At the time of this motion, Ms. Serraville was in grade 10 and doing well academically.  However, experts limit her future careers to sedentary employment.  Therefore, the Court agreed with the plaintiff’s assessment that Ms. Serraville’s future loss of income will be $10,000-$15,000 per year for her average work life, totalling $350,000-$550,500.

An expert report estimated Ms. Serraville’s future care costs at $248,998-$277,101.  Net of accident benefits, this amount is reduced to $150,000 to $175,000, which the Court found reasonable. 

In total, Ms. Serraville’s claims are assessed at $725,000-$1,000,000.  Considering contributory negligence at 50-70%, Ms. Serraville would be entitled to $217,500-$500,000.  Therefore, the Court found that a settlement of $280,000 is reasonable.

Payment Out of Court:

Prior to this motion, $150,000 of Ms. Serraville’s settlement had been paid to a structured settlement fund.  This is in direct violation of Rule 7.09(1) of the Rules of Civil Procedure:

Money to be Paid into Court

7.09(1) Any money payable to a person under disability under an order or a settlement shall be paid into court, unless a judge orders otherwise.[4]

Considering that the Office of the Children’s Lawyer (OCL) did not object, the court approved the structured settlement fund.

Legal Costs, Disbursements, and Referral Fee:

Pursuant to Raphael Partners v.
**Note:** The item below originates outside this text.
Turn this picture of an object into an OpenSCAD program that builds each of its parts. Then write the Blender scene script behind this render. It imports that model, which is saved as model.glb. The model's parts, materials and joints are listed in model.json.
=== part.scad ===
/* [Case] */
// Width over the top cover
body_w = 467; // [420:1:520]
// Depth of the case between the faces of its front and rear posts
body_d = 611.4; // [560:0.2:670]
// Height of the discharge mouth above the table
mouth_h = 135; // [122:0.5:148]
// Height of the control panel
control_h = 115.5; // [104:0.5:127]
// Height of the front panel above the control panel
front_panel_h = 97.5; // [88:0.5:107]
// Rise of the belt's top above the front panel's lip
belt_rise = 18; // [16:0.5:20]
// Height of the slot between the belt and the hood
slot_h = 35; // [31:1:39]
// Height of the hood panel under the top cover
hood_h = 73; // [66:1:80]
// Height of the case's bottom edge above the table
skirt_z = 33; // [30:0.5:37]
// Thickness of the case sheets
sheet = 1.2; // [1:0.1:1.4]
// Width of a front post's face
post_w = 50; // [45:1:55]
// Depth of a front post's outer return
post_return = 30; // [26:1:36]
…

Lamb, a contingency agreement must be fair and reasonable.  To be fair, it must be explained to the client and signed.  To be reasonable, the following factors are considered:[5]
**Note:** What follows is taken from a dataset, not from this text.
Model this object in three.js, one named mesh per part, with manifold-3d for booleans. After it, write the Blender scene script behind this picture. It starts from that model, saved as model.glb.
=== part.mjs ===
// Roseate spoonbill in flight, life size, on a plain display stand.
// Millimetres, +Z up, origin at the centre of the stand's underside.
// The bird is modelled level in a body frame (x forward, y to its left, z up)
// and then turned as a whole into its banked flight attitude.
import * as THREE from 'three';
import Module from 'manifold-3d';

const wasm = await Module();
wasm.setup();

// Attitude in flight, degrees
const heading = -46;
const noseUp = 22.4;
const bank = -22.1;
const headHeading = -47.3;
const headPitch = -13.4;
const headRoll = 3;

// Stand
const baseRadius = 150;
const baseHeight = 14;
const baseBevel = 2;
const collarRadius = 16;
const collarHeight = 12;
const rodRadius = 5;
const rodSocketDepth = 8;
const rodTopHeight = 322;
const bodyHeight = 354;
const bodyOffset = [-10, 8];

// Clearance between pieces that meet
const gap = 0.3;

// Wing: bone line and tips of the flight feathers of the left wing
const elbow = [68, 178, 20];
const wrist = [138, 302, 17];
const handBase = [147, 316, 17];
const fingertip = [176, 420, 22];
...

  • Time expended by solicitor – In this case, 239 hours were docketed to the file.  However, the dockets lacked detail and included tasks that were typically overhead. 
  • Legal complexity of the matter – In this case, it was not a particularly complex matter as there is a statutory imposed reverse onus and well-established case law. 
  • Results achieved – In this case, there was a settlement, but the lack of case law makes it difficult to determine if it was a modest or excellent settlement. 
  • Risk assumed by solicitor – This case was low risk as the defendants had insurance.
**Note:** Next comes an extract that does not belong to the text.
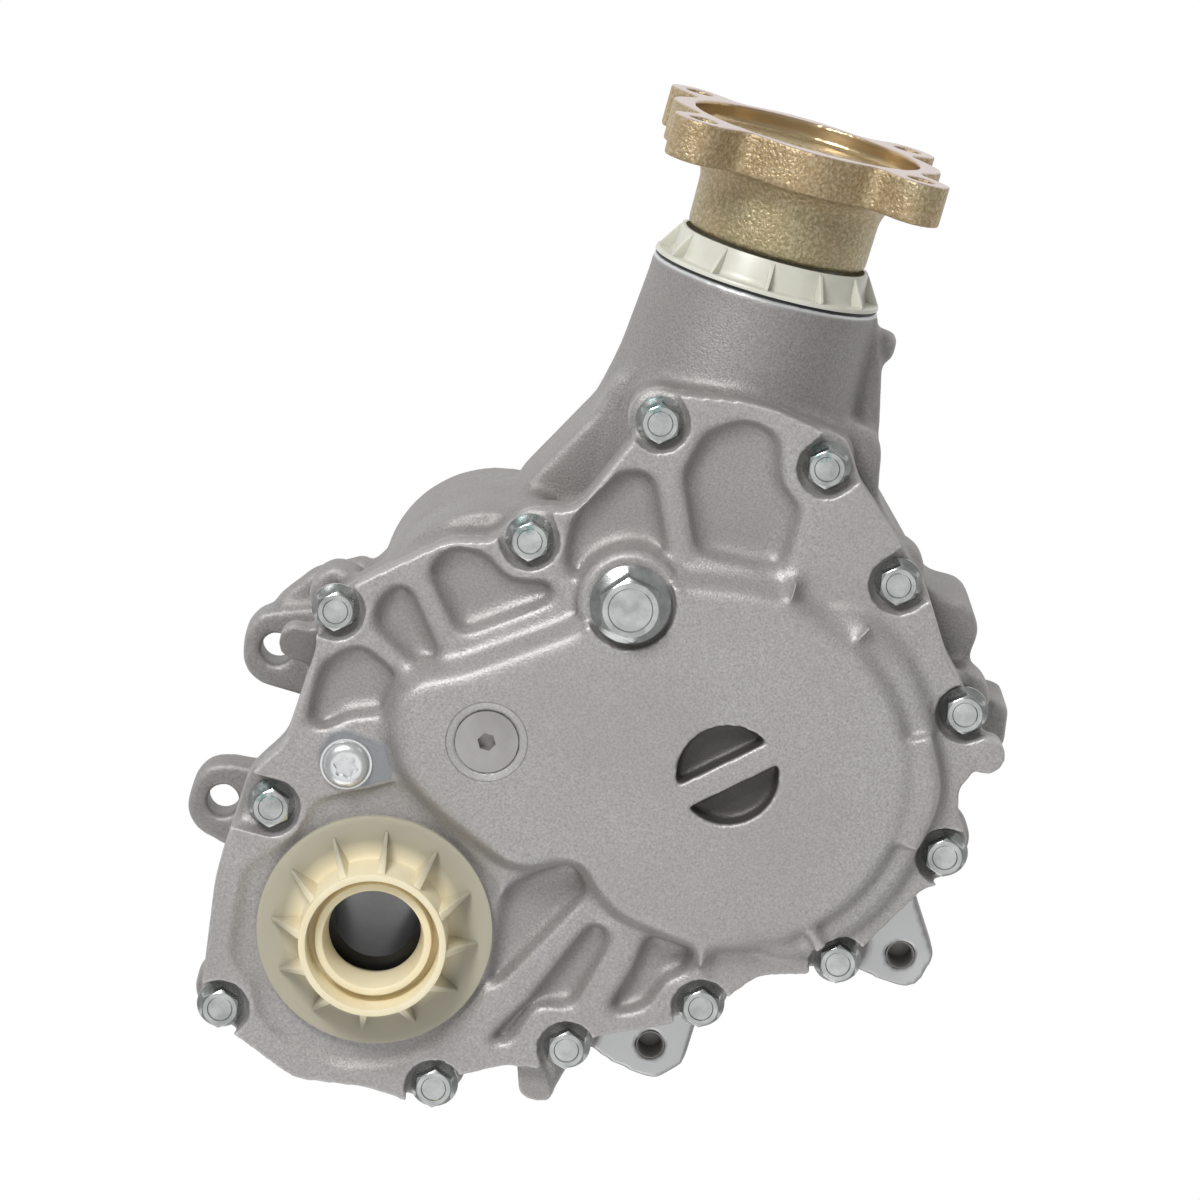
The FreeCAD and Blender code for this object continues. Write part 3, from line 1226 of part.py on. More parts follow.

Based on these factors, the Court reduced the contingency fee from 30% to 25%.

Despite the OCL recommending that approximately $1,100 in facsimiles and photocopies be written off, the Court approved the full $52,000 of disbursements. 

Plaintiff’s counsel argued that the referral fee of $9,200 was in accordance with the Law Society’s Rules of Professional Conduct.  The Court disagreed, primarily because of the timing.  The referral agreement was signed almost four years after plaintiff’s counsel was retained, and over a month after settlement was reached.


[1] Highway Traffic Act, R.S.O. 1990, c. H.8, s. 170(1) [HTA].

[2] Ibid, s. 154(1).

[3] Nespolon v. Alford, [1998] O.J. 2674 at para 91.

[4] R.R.O. 1990, Reg 194: Rules of Civil Procedure under Courts of Justice Act, R.S.O. 1990, c. C.43, s. 7.09(1).

[5] Raphael Partners v. Lam, [2002] O.J. 3605.